▶ **Aim**
Spot each line that carries the word "from"; copy those lines.

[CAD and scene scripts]
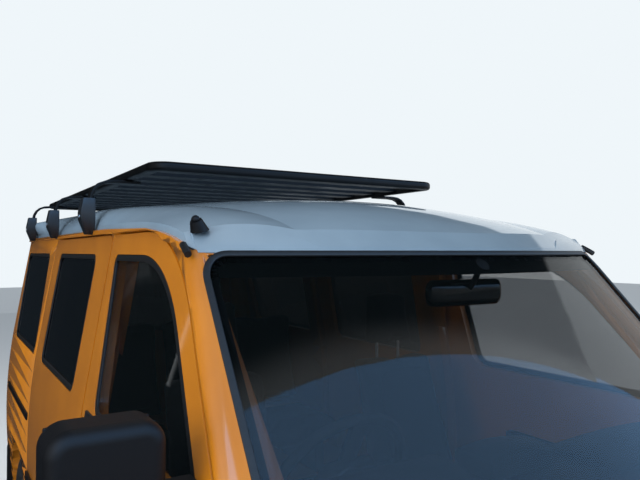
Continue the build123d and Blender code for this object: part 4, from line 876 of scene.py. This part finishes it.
# %% Side mouldings and belt strips
def side_strip(name, near, far, height, tall, proud):
    """A strip on the left flank that follows its curve."""
    strip = block(name, (0, back(near), height - tall / 2), (proud, back(far), height + tall / 2))
    divided(strip, 4)
    for vertex in strip.data.vertices:
        vertex.co.x += flank(vertex.co.z) - 0.001
    rounded(strip, proud * 0.45, 3)
    return strip


for name, near, far, height, tall, proud, material, body in (
        ("door_moulding", 0.830, 1.890, 0.640, 0.095, 0.012, black_plastic, "door_{}"),
        ("slide_moulding", 1.925, 2.975, 0.640, 0.095, 0.012, black_plastic, "body"),
        ("belt_strip", 0.985, 1.842, 1.190, 0.022, 0.007, seal_rubber, "door_{}")):
    pair(side_strip(name, near, far, height, tall, proud), name, material, body)

# %% Fuel flap and side repeaters
flap = disc("fuel_flap", (flank(0.95) + 0.0008, back(3.52), 0.95), 0.078, out_of_side)
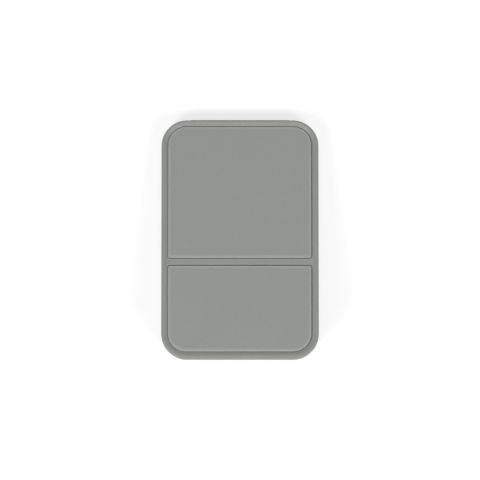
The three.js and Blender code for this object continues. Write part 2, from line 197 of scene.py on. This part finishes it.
@dataclass(frozen=True)
class SparkTexturedPlastic:
    """Polypropylene moulded in a spark-eroded tool, which gives an even, matte, finely pitted skin."""

    name: str = "Spark-textured polypropylene"
    colour: str = "#959794"
    shade: str = "#90928f"
    ior: float = 1.49
    roughness: float = 0.38
    roughness_spread: float = 0.05
    grain_mm: float = 0.35
    grain_depth_mm: float = 0.060
    painted_pit_shade: float = 0.07
    cloud_mm: float = 14.0

    def material(self) -> bpy.types.Material:
        """Build the finish.

        Returns:
            The plastic's material.
        """
        material, tree = new_tree(self.name)
        place = add_node(tree, "ShaderNodeTexCoord", {}, {})
        # Real pits are 0.1 to 0.2 mm across, too fine to show, so they are drawn at twice that.
        grain = add_node(
            tree,
            "ShaderNodeTexNoise",
            {},
            {"Vector": place.outputs["Object"], "Scale": 1 / (self.grain_mm * MM), "Detail": 3.0},
        )
        # Flow of the melt leaves slow clouds over a centimetre across, a shade darker and a little glossier.
        cloud = add_node(
            tree,
            "ShaderNodeTexNoise",
            {},
            {"Vector": place.outputs["Object"], "Scale": 1 / (self.cloud_mm * MM), "Detail": 4.0},
        )
        tone = add_node(
            tree,
            "ShaderNodeMix",
            {"data_type": "RGBA"},
            {"Factor": cloud.outputs["Fac"], "A": linear(self.colour), "B": linear(self.shade)},
        )
        gloss = add_node(
            tree,
            "ShaderNodeMapRange",
            {},
            {
                "Value": cloud.outputs["Fac"],
                "To Min": self.roughness + self.roughness_spread,
                "To Max": self.roughness - self.roughness_spread,
            },
        )
        bump = add_node(
            tree,
            "ShaderNodeBump",
            {},
            {"Height": grain.outputs["Fac"], "Strength": 1.0, "Distance": self.grain_depth_mm * MM},
        )
        # The pits are painted darker and the rises paler along with the grain's height: painted shade and light
        # that follow the relief.
        pits = (1 - self.painted_pit_shade, 1 + self.painted_pit_shade)
        colour = shaded(tree, tone.outputs["Result"], grain.outputs["Fac"], NOISE_SPAN, pits)
        shader = add_node(
            tree,
            "ShaderNodeBsdfPrincipled",
            {},
            {
                "Base Color": colour,
                "Roughness": gloss.outputs["Result"],
                "IOR": self.ior,
                "Normal": bump.outputs["Normal"],
            },
        )
        add_node(tree, "ShaderNodeOutputMaterial", {}, {"Surface": shader.outputs["BSDF"]})
        return material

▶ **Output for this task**
Continue the build123d and Blender code for this object: part 4, from line 876 of scene.py. This part finishes it.
The three.js and Blender code for this object continues. Write part 2, from line 197 of scene.py on. This part finishes it.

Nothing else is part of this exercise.